Colecciono muertos. Lo hago desde hace años.
En la era pre-digital, recortaba los obituarios del diario y los encerraba en un disco o un libro del fallecido.
Con el tiempo, cuando abría el libro o la música de un muerto, su esquela caía al suelo, planeando como un gran confeti de luto.
Ahora reuno los obituarios en mi cuenta de Delicious. Me gustan los clásicos del New York Times, elegantes, bien planchados, sin aristas, pero justos, ajenos al panegírico y el lagrimón. No creo que los ataudes sean salvoconductos.

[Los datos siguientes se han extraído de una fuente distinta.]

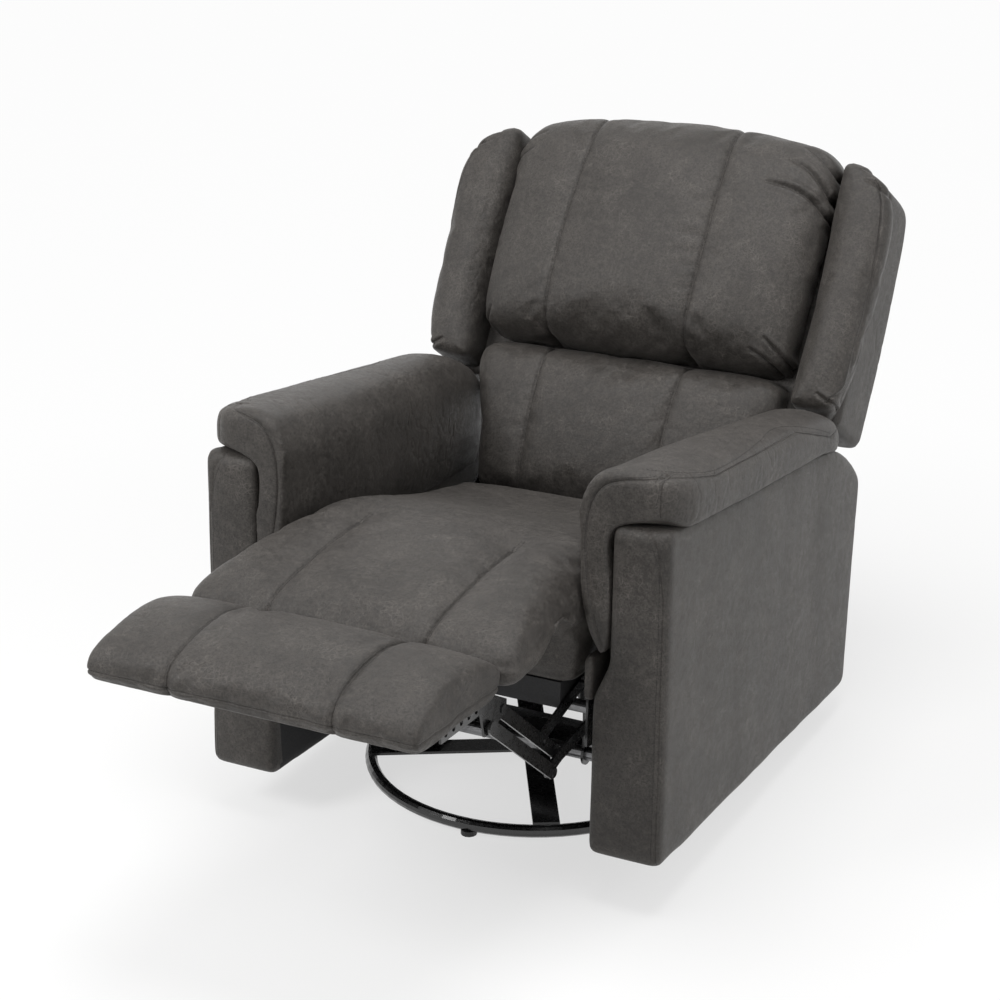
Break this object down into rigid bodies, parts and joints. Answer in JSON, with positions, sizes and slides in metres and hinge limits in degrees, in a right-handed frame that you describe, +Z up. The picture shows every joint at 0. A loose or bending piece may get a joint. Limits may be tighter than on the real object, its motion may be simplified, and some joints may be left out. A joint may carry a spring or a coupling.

La muerte no lava los pecados cometidos en vida.
Confieso que no me afectaron casi nada algunas grandes pérdidas de 2010. Miguel Delibes me parecía tan seco como su tierra y los galgos que la recorren, José Saramago tan intransigente como Stalin y Luis García Berlanga tan chapucero como España.
Me hicieron daño las muertes de Teddy Pendergrass, Bobby Charles, Tomás Eloy Martínez, Doug Fieder, Jim Marshall, David Mills, Malcolm McLaren, Guru, Allan Sillitoe, Dennis Hopper, Peter Orlovsky, Sigmar Polke, Sugar Minott, Ari Up, Gregory Isaacs y Mario Pacheco.
Cursaron herida las de Charlie Gillett, Tuli Kupferberg y Lhasa de Sela.
Derivan en tumor las de Mark Linkous y Alex Chilton.
Nunca me curaré de la ausencia de Solomon Burke y Captain Beefheart (Don Van Vliet).
Mi cementerio empieza a estar tan poblado como despoblada mi casa.